I looked at the structure of minimalist music, and that became the framework I used to create this. I looked at reductive music like La Monte Young, or Terry Riley, or Steve Reich—pieces that are continuously reduced down to modal structures and repetitious patterns—I realized that's the way I needed to design this work. To create an invisible system that could relate to and mirror what's happening around it, like a living composition.
The piece is going to exist in such a way that I don't think anyone will be able to see the entire work. And that's what I'm after. I like that challenge. I became interested in the legacy of people creating earthworks—people like Michael Heizer, Robert Smithson, James Turrell—their pieces are very much about the place that the viewer does not live. They're about the journey to reach that remote place to encounter that sculpture or invention. With MIRROR, I was more interested in the idea of using the landscape right around here.

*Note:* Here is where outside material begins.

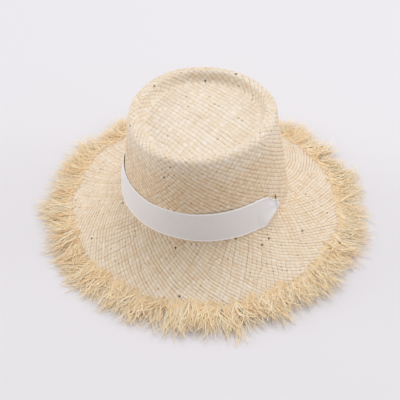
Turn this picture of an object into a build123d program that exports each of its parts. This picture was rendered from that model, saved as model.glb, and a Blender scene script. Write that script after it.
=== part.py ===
"""A plaited raffia sun hat: one woven body with a sunken crown tip and a frayed brim, a grosgrain ribbon
round the front that goes in through two slits, and a cotton sweatband sewn inside. Millimetres, +Z up,
the wearer faces -Y, and the hat stands on its fringe at Z = 0."""

from build123d import *
import math
import os

# Driving dimensions
STRAW = 2.4                # thickness of the plaited raffia
HEAD_R = 94.0              # outside radius where the crown meets the brim
BREAK_Z = 41.0             # height of that line above the ground
TIP_Z = 151.0              # height of the rolled rim round the tip
TIP_HALF_LENGTH = 83.5     # half length of the tip, front to back
TIP_HALF_WIDTH = 76.3      # half width of the tip
TIP_FORWARD = 12.0         # how far the tip sits in front of the head opening
TIP_NARROWING = 0.09       # how much narrower the tip is at the front than a plain ellipse
RIM_ROLL = 7.0             # outer radius of the rolled rim
RECESS_DEPTH = 12.0        # how far the tip is pushed down inside its rim
RECESS_TOP_INSET = 9.5     # rim's width, from the wall to the recess
RECESS_FLOOR_INSET = 19.0  # from the wall to the edge of the recess's floor
BRIM_R = 159.5             # radius of the woven brim
BRIM_EDGE_Z = 3.2          # height of the woven edge's underside
FRINGE_R = 196.0           # reach of the frayed strand ends
FRINGE_HEIGHT = 7.0        # depth of the loose strands at their roots
RIBBON_WIDTH = 38.0
RIBBON_THICKNESS = 0.8
SLIT_ANGLE = 85.0          # from the front to each slit, about the Z axis
SLIT_HEIGHT = 8.0
SLIT_WIDTH = 3.4
SLIT_Z = 58.5              # middle of each slit
TAIL_LENGTH = 22.0         # ribbon end that lies inside the crown
TAIL_HEIGHT = 20.0
SWEATBAND_WIDTH = 30.0
SWEATBAND_THICKNESS = 0.8
THREAD = 0.6
LABEL = (22.0, 0.6, 14.0)

# Derived places
GAP = 0.1                  # between cloth and straw
STATIONS = 24              # points round each oval section
RIBBON_Z = BREAK_Z + 2.5
SWEATBAND_Z = BREAK_Z + 1.0
TAIL_INSET = STRAW + 4 * GAP   # insets are measured inwards from the crown's outer wall
TACK_INSET = TAIL_INSET + RIBBON_THICKNESS + GAP
BAND_INSET = TACK_INSET + THREAD + GAP
THREAD_INSET = BAND_INSET + SWEATBAND_THICKNESS + GAP
REACH = 2 * HEAD_R         # longer than any cut across the crown


def oval_point(angle, rise, inset):
    """A point of the crown's wall, angle from the front, rise 0 at the brim and 1 at the tip."""
    base_x = (HEAD_R - inset) * math.sin(angle)
    base_y = -(HEAD_R - inset) * math.cos(angle)
    narrowing = 1 - TIP_NARROWING * math.cos(angle)
    tip_x = (TIP_HALF_WIDTH - inset) * math.sin(angle) * narrowing
    tip_y = -(TIP_HALF_LENGTH - inset) * math.cos(angle) - TIP_FORWARD
    return (base_x + (tip_x - base_x) * rise, base_y + (tip_y - base_y) * rise)


def crown_block(sections):
    """A solid lofted through oval sections, each a height and an inset from the outer wall."""
    with BuildPart() as block:
        for height, inset in sections:
            rise = (height - BREAK_Z) / (TIP_Z - BREAK_Z)
            with BuildSketch(Plane.XY.offset(height)):
                with BuildLine():
                    angles = [2 * math.pi * i / STATIONS for i in range(STATIONS)]
                    Spline(*[oval_point(a, rise, inset) for a in angles], periodic=True)
                make_face()
        loft(ruled=True)
    return block.part


def crown_sleeve(low, high, outer_inset, inner_inset):
    """A thin sleeve that follows the crown's wall between two heights."""
    with BuildPart() as sleeve:
        add(crown_block([(BREAK_Z, outer_inset), (TIP_Z, outer_inset)]))
        add(crown_block([(BREAK_Z, inner_inset), (TIP_Z, inner_inset)]), mode=Mode.SUBTRACT)
        with Locations((0, 0, (low + high) / 2)):
            Box(2 * REACH, 2 * REACH, high - low, mode=Mode.INTERSECT)
    return sleeve.part


def wall_point(degrees, height, inset):
    """A place on the crown's wall, degrees round from the front towards +X."""
    rise = (height - BREAK_Z) / (TIP_Z - BREAK_Z)
    return oval_point(math.radians(degrees), rise, inset)


def finish(piece, label):
    piece.part.label = label
    export_step(piece.part, f"parts/{label}.step")


os.makedirs("parts", exist_ok=True)

# The crown's outside: a tapering wall, a rolled rim and a recess with a flat floor
recess_floor = TIP_Z - RECESS_DEPTH
with BuildPart() as crown_outside:
    add(crown_block([(BREAK_Z, 0), (TIP_Z, 0)]))
    fillet(crown_outside.edges().group_by(Axis.Z)[-1], RIM_ROLL)
    add(crown_block([(recess_floor, RECESS_FLOOR_INSET), (TIP_Z + 1, RECESS_TOP_INSET)]), mode=Mode.SUBTRACT)

# The same shape one straw thickness further in, which is the hollow for the head
with BuildPart() as crown_inside:
    add(crown_block([(BREAK_Z - 6.0, STRAW), (TIP_Z - STRAW, STRAW)]))
    fillet(crown_inside.edges().group_by(Axis.Z)[-1], RIM_ROLL - STRAW)
    add(
        crown_block(
            [
                (recess_floor - STRAW, RECESS_FLOOR_INSET - STRAW),
                (TIP_Z + 1, RECESS_TOP_INSET - STRAW),
            ]
        ),
        mode=Mode.SUBTRACT,
    )

# Straw body: crown and brim are one piece of plaiting
slit_x, slit_y = wall_point(SLIT_ANGLE, SLIT_Z, 0)
slope = math.atan2(BREAK_Z - BRIM_EDGE_Z - STRAW, BRIM_R - HEAD_R)
with BuildPart() as straw_body:
    with BuildSketch(Plane.XZ):
        with BuildLine():
            inner = HEAD_R - STRAW + 1.0
            under = Line((inner, BREAK_Z + 3.0), (inner, BREAK_Z - 1.2))
            turn = ThreePointArc(under @ 1, (inner + 1.6, BREAK_Z - 3.0), (inner + 4.6, BREAK_Z - 4.8))
            underside = ThreePointArc(turn @ 1, (127.2, 19.4), (BRIM_R - 1.2, BRIM_EDGE_Z))
            edge = Line(underside @ 1, (BRIM_R, BRIM_EDGE_Z + 2.2))
            topside = ThreePointArc(edge @ 1, (128.3, 21.7), (HEAD_R + 4.6, BREAK_Z - 2.2))
            blend = ThreePointArc(topside @ 1, (HEAD_R + 0.8, BREAK_Z), (HEAD_R - 0.9, BREAK_Z + 3.0))
            Line(blend @ 1, under @ 0)
        make_face()
    revolve(axis=Axis.Z)
    add(crown_outside.part)
    add(crown_inside.part, mode=Mode.SUBTRACT)
    with Locations((slit_x, slit_y, SLIT_Z), (-slit_x, slit_y, SLIT_Z)):
        Box(4 * STRAW, SLIT_WIDTH, SLIT_HEIGHT, mode=Mode.SUBTRACT)
finish(straw_body, "straw_body")

# Fringe: the ends of the two lays of strands, frayed out past the edge stitching and lying on each other
lay_height = (FRINGE_HEIGHT - GAP) / 2
for lay, foot in (("fringe_right_lay", 0.0), ("fringe_left_lay", lay_height + GAP)):
    with BuildPart() as fringe:
        with BuildSketch(Plane.XZ):
            with BuildLine():
                root = Line((BRIM_R + GAP, foot), (BRIM_R + GAP, foot + lay_height))
                crest = Line(root @ 1, (BRIM_R + 20.0, foot + lay_height))
                tips = Line(crest @ 1, (FRINGE_R - foot, foot + lay_height / 2))
                toe = Line(tips @ 1, (FRINGE_R - foot, foot))
                Line(toe @ 1, root @ 0)
            make_face()
        revolve(axis=Axis.Z)
    finish(fringe, lay)

# Edge stitching: a row of thread on top of the brim and one under it, holding the last row of plaiting
stitch_r = BRIM_R - 4.0
with BuildPart() as edge_stitching:
    for height in (BRIM_EDGE_Z + 5.15, BRIM_EDGE_Z + 0.65):
        with BuildSketch(Plane.XZ):
            with Locations((stitch_r, height)):
                Rectangle(2 * THREAD, THREAD, rotation=math.degrees(-slope) * 0.9)
        revolve(axis=Axis.Z)
finish(edge_stitching, "edge_stitching")

# Ribbon: a flat band round the front, drawn together to each slit, with its ends flat inside the crown
ribbon_top = RIBBON_Z + RIBBON_WIDTH
gather_y = slit_y - 17.0
neck = SLIT_HEIGHT - 2.4
tail_start = slit_y - 1.2
depth = TAIL_INSET + 2 * RIBBON_THICKNESS
with BuildPart() as ribbon_tails:
    add(crown_sleeve(SLIT_Z - TAIL_HEIGHT / 2, SLIT_Z + TAIL_HEIGHT / 2, TAIL_INSET,
                     TAIL_INSET + RIBBON_THICKNESS))
    with Locations((0, tail_start + TAIL_LENGTH / 2, SLIT_Z)):
        Box(2 * REACH, TAIL_LENGTH, TAIL_HEIGHT, mode=Mode.INTERSECT)
with BuildPart() as ribbon_band:
    add(crown_sleeve(RIBBON_Z, ribbon_top, -GAP - RIBBON_THICKNESS, -GAP))
    with BuildSketch(Plane.YZ):
        with BuildLine():
            Polyline(
                (-REACH, RIBBON_Z - 1),
                (gather_y, RIBBON_Z - 1),
                (slit_y + 1.2, SLIT_Z - neck / 2),
                (slit_y + 1.2, SLIT_Z + neck / 2),
                (gather_y, ribbon_top + 1),
                (-REACH, ribbon_top + 1),
                close=True,
            )
        make_face()
    extrude(amount=REACH, both=True, mode=Mode.INTERSECT)
    add(ribbon_tails.part)
    neck_x = slit_x - depth / 2 + RIBBON_THICKNESS
    with Locations((neck_x, slit_y, SLIT_Z), (-neck_x, slit_y, SLIT_Z)):
        Box(depth, 2.2, neck)
finish(ribbon_band, "ribbon_band")

# Ribbon tacks: three short bars of thread across each ribbon end, sewn through the straw
for side, label in ((1, "ribbon_tack_left"), (-1, "ribbon_tack_right")):
    with BuildPart() as tack:
        for step in range(3):
            tack_z = SLIT_Z + (step - 1) * TAIL_HEIGHT / 3
            tack_x, tack_y = wall_point(SLIT_ANGLE + 6, tack_z, TACK_INSET + THREAD / 2)
            with Locations((side * tack_x, tack_y, tack_z)):
                Box(THREAD / 2, 4.0, THREAD)
    finish(tack, label)

# Sweatband: a cotton band sewn in at the foot of the crown
with BuildPart() as sweatband:
    add(crown_sleeve(SWEATBAND_Z, SWEATBAND_Z + SWEATBAND_WIDTH, BAND_INSET, BAND_INSET + SWEATBAND_THICKNESS))
finish(sweatband, "sweatband")

# Sweatband stitching: the row of thread that holds the band's lower edge
with BuildPart() as sweatband_stitching:
    add(crown_sleeve(SWEATBAND_Z + 2.0, SWEATBAND_Z + 2.0 + THREAD, THREAD_INSET, THREAD_INSET + THREAD))
finish(sweatband_stitching, "sweatband_stitching")

# Size label: a small blank woven tab at the back of the sweatband, and the bars of thread at its ends
label_z = SWEATBAND_Z + SWEATBAND_WIDTH / 2 + 3.0
label_edge = math.degrees(LABEL[0] / 2 / HEAD_R)
label_y = wall_point(180 - label_edge, label_z + LABEL[2] / 2, THREAD_INSET + LABEL[1] / 2)[1] - 3 * GAP
with BuildPart() as size_label:
    with Locations((0, label_y, label_z)):
        Box(*LABEL)
finish(size_label, "size_label")

with BuildPart() as label_stitches:
    for side in (-1, 1):
        with Locations((side * (LABEL[0] / 2 - 1.5), label_y - LABEL[1] / 2 - THREAD / 2, label_z)):
            Box(THREAD, THREAD, LABEL[2] - 3.0)
finish(label_stitches, "label_stitches")
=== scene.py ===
import math

import bpy
import numpy as np
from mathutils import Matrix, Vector


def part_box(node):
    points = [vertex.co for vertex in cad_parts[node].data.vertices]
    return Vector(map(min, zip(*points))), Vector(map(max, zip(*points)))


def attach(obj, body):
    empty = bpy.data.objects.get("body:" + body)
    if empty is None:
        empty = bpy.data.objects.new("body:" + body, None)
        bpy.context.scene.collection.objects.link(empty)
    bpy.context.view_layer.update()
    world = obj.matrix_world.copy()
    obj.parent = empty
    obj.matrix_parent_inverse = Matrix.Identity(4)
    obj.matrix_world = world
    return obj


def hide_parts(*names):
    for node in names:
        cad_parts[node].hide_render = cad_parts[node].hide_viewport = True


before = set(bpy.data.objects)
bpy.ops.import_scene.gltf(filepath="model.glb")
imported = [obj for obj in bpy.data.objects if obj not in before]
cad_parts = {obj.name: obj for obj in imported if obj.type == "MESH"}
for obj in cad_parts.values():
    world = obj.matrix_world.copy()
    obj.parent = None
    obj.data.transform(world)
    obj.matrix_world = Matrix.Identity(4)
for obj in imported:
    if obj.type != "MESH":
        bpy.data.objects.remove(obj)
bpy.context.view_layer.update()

# ---------------------------------------------------------------------------
# Camera: a long lens, looking down on the hat's front from a little to the wearer's left. It circles the
# middle of the crown and is aimed at the middle of the whole hat.
# ---------------------------------------------------------------------------
CAMERA_AZIMUTH = 26.0
CAMERA_ELEVATION = 42.0
CAMERA_DISTANCE = 1.0
CAMERA_LENS = 80.2
crown_middle = Vector((0.0, 0.0, 0.06))
aim = Vector((0.0049, -0.0230, 0.0347))


def around(azimuth, elevation, distance):
    """A place seen from the hat: azimuth 0 is in front of it, and grows towards the wearer's left."""
    turn, lift = math.radians(azimuth), math.radians(elevation)
    flat = distance * math.cos(lift)
    return Vector((flat * math.sin(turn), -flat * math.cos(turn), distance * math.sin(lift)))


camera = bpy.data.objects.new("camera", bpy.data.cameras.new("camera"))
camera.data.lens = CAMERA_LENS
camera.data.clip_end = 20.0
camera.location = crown_middle + around(CAMERA_AZIMUTH, CAMERA_ELEVATION, CAMERA_DISTANCE)
camera.rotation_euler = (aim - camera.location).to_track_quat("-Z", "Y").to_euler()
bpy.context.scene.collection.objects.link(camera)
bpy.context.scene.camera = camera

# ---------------------------------------------------------------------------
# Straw body: crown and brim are one piece of plaited raffia. Two lays of strands cross over and under
# each other from the middle of the tip outwards. The plait is wetted and pressed on a block, which
# pushes the tip down inside a rolled rim, and the brim is left sloping. All sizes here are millimetres.
# ---------------------------------------------------------------------------
straw_high = np.array(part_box("straw_body")[1]) * 1000
STRAW = 2.4
HEAD_R = 94.0
BREAK_Z = 41.0
TIP_Z = straw_high[2]
TIP_HALF_LENGTH = 83.5
TIP_HALF_WIDTH = 76.3
TIP_FORWARD = 12.0
TIP_NARROWING = 0.09
BRIM_R = straw_high[0]
FLOOR_INSET = 19.0
FLOOR_HALF = (TIP_HALF_LENGTH + TIP_HALF_WIDTH) / 2 - FLOOR_INSET
STRAND = 4.5
FLOOR_STRANDS = (5.2, 5.6)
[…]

The work will move through different layers of sensitivity: from the speed of people walking by the street outside to the reflection or brightness of the sunlight shining on the building. This mapping of the landscape and the surroundings feeds into the building, which sequences it live. The museum’s surface can sense all these changing conditions around it, thus creating images and abstraction. The building can speed up or slow down, it can change chroma with the temperature, or the speed of the wind might edit a live sequence of images a certain way. Mirror will never repeat itself; it will simply change continuously in the present moment.